- **TASK OBJECTIVE**
Return only the stretch of the material below that begins with the line containing "front_left_elbow();" and ends with the line containing "points = [vertex.co", exactly; both of those lines belong to it.

━━━ DATA FOR THIS EXERCISE ━━━

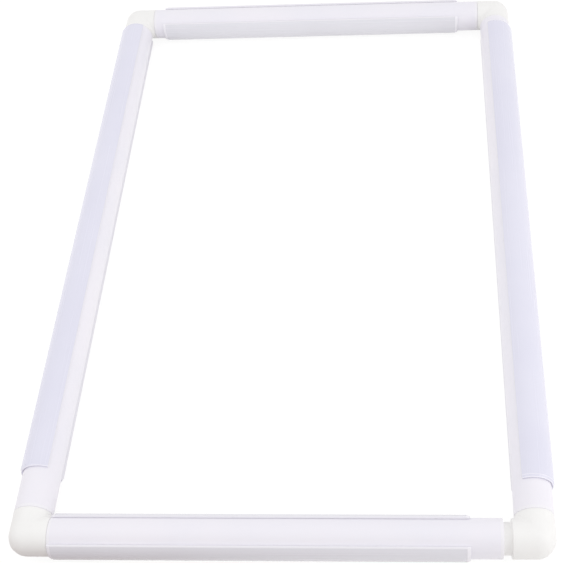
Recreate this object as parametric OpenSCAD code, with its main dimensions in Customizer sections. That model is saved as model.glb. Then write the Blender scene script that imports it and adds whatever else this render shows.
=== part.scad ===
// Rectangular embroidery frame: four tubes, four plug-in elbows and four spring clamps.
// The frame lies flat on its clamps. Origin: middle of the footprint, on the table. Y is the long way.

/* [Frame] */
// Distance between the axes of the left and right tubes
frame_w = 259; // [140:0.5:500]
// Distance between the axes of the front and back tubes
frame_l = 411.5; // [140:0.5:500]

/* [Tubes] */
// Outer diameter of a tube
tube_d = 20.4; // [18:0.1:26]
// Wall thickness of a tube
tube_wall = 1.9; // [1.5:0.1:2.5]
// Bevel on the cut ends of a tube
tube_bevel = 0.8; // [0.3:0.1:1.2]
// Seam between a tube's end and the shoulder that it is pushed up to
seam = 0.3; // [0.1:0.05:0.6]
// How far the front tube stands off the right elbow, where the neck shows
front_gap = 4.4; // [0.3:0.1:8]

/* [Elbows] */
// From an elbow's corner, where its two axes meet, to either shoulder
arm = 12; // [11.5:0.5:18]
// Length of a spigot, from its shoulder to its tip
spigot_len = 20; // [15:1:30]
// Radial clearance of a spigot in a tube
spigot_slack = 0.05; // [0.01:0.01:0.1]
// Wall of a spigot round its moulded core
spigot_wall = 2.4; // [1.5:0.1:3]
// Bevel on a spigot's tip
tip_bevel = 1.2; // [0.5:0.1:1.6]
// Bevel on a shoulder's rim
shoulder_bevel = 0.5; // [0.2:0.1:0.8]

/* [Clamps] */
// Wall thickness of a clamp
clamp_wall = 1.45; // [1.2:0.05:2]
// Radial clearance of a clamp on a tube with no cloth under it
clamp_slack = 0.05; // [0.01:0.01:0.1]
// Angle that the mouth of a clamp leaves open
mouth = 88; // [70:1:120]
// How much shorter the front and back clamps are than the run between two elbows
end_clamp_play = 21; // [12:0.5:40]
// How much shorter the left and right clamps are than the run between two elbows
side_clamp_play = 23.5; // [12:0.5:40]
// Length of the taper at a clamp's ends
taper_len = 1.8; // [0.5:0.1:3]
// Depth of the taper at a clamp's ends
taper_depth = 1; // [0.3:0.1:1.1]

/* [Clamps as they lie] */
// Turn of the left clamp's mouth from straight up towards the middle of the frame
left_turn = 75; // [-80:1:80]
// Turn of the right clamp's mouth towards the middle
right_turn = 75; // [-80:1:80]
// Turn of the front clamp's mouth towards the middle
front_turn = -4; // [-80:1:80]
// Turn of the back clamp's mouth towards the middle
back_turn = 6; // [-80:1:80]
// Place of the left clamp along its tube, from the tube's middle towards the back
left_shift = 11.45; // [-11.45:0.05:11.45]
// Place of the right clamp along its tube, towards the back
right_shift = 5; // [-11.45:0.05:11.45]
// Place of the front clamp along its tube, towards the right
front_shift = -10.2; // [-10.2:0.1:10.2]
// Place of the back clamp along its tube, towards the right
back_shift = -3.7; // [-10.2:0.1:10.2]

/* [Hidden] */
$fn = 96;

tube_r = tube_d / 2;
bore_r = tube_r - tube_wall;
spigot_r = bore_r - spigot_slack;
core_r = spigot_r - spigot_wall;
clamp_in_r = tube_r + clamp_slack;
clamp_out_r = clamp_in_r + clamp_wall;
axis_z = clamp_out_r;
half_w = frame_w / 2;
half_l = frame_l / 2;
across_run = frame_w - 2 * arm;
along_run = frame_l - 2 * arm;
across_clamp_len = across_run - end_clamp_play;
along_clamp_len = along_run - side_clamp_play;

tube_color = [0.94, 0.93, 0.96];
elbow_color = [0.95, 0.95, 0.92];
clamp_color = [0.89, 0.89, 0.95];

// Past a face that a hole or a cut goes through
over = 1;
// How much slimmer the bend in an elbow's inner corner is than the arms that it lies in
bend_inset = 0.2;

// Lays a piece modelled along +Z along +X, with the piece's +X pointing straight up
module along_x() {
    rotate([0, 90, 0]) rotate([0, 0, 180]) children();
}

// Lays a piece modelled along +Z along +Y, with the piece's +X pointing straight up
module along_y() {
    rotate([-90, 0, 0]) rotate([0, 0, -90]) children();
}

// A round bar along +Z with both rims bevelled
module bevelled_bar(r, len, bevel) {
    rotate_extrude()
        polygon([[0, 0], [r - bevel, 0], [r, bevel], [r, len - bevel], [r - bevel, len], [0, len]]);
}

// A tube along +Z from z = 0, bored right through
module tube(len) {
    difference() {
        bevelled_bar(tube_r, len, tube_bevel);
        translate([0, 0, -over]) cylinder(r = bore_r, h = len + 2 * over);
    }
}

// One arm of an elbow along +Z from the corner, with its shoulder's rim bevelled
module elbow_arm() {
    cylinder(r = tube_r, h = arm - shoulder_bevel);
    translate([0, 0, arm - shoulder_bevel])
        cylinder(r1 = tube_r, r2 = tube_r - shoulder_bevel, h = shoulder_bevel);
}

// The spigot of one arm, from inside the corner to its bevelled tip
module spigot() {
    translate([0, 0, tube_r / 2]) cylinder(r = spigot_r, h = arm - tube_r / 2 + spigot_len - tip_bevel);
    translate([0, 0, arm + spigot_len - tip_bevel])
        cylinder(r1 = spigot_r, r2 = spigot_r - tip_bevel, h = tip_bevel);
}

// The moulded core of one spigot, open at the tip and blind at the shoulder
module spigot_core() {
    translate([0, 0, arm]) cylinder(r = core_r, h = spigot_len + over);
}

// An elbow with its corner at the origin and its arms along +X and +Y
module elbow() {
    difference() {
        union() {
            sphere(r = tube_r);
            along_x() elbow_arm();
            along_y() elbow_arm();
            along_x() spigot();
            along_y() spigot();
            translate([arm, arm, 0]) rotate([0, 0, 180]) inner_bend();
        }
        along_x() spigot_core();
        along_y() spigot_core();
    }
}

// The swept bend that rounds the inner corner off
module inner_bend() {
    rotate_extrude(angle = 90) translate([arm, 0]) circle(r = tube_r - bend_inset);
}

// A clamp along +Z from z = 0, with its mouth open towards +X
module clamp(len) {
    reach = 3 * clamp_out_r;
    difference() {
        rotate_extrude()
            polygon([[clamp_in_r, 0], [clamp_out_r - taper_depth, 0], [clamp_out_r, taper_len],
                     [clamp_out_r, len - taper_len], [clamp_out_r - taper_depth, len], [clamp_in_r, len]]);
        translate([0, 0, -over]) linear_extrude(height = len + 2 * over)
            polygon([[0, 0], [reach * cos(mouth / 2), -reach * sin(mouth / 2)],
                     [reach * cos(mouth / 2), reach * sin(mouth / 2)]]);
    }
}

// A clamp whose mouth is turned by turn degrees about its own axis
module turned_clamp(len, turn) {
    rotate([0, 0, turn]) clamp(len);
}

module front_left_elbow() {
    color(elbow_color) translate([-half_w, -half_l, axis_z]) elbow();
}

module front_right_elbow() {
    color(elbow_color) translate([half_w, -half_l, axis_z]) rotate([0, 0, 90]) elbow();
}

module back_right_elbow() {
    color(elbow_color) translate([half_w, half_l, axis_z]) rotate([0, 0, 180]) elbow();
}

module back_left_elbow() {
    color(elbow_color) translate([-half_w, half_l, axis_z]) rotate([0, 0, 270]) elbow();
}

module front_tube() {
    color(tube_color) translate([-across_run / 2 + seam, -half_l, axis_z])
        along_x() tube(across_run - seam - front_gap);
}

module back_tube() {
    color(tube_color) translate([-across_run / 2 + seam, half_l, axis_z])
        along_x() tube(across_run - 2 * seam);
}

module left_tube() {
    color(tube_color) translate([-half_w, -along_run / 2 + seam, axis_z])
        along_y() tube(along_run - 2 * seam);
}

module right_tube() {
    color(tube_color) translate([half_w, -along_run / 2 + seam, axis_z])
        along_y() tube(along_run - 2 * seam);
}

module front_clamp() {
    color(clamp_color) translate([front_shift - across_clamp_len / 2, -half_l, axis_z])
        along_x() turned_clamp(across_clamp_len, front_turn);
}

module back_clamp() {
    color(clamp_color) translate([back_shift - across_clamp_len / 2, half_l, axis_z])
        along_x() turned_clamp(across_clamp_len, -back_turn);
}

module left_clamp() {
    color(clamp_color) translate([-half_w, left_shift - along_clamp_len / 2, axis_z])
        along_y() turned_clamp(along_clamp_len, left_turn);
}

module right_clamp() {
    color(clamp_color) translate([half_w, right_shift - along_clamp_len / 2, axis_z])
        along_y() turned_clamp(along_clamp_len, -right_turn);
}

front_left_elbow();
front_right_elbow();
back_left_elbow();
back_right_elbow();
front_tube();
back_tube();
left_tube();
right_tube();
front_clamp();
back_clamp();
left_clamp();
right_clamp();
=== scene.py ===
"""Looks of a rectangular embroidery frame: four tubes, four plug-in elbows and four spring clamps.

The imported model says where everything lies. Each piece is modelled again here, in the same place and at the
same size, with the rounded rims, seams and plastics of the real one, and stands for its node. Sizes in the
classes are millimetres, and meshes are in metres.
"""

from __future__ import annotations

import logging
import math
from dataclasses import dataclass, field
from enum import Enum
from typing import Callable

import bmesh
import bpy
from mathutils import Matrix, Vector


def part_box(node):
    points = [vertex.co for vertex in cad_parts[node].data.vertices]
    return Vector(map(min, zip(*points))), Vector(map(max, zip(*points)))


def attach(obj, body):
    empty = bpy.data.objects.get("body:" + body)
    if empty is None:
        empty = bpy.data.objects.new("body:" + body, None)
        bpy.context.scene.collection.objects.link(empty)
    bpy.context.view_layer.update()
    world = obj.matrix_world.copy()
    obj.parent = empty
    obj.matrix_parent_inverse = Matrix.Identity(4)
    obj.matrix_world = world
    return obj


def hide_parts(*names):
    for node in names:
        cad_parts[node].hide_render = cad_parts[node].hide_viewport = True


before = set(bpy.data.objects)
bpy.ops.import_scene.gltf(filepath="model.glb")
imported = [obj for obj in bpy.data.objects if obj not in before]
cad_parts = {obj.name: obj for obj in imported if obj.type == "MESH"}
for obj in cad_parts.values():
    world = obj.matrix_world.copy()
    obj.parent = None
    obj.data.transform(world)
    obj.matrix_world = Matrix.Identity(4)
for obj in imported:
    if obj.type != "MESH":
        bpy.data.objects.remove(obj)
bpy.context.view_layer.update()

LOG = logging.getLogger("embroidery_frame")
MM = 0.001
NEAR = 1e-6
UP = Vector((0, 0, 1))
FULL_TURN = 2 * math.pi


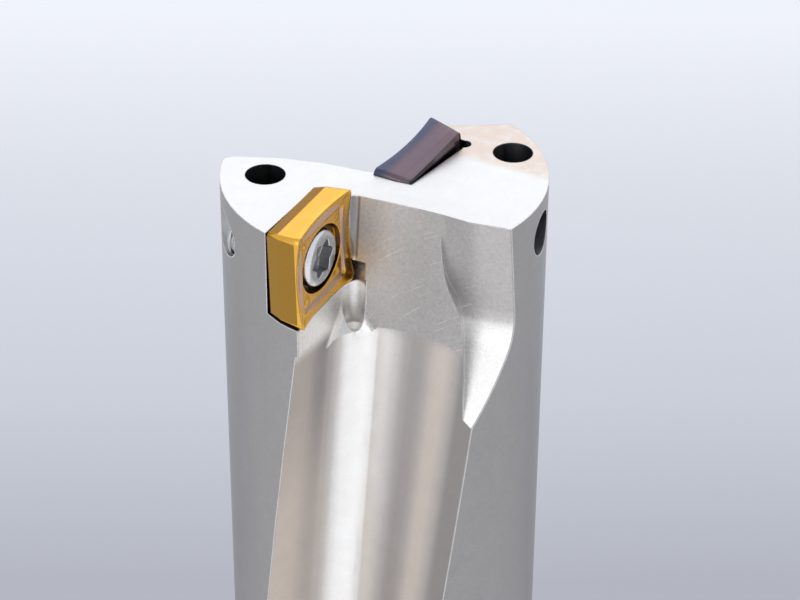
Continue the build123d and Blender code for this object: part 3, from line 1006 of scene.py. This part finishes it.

━━━

- **RESULT**
front_left_elbow();
front_right_elbow();
back_left_elbow();
back_right_elbow();
front_tube();
back_tube();
left_tube();
right_tube();
front_clamp();
back_clamp();
left_clamp();
right_clamp();
=== scene.py ===
"""Looks of a rectangular embroidery frame: four tubes, four plug-in elbows and four spring clamps.

The imported model says where everything lies. Each piece is modelled again here, in the same place and at the
same size, with the rounded rims, seams and plastics of the real one, and stands for its node. Sizes in the
classes are millimetres, and meshes are in metres.
"""

from __future__ import annotations

import logging
import math
from dataclasses import dataclass, field
from enum import Enum
from typing import Callable

import bmesh
import bpy
from mathutils import Matrix, Vector


def part_box(node):
    points = [vertex.co for vertex in cad_parts[node].data.vertices]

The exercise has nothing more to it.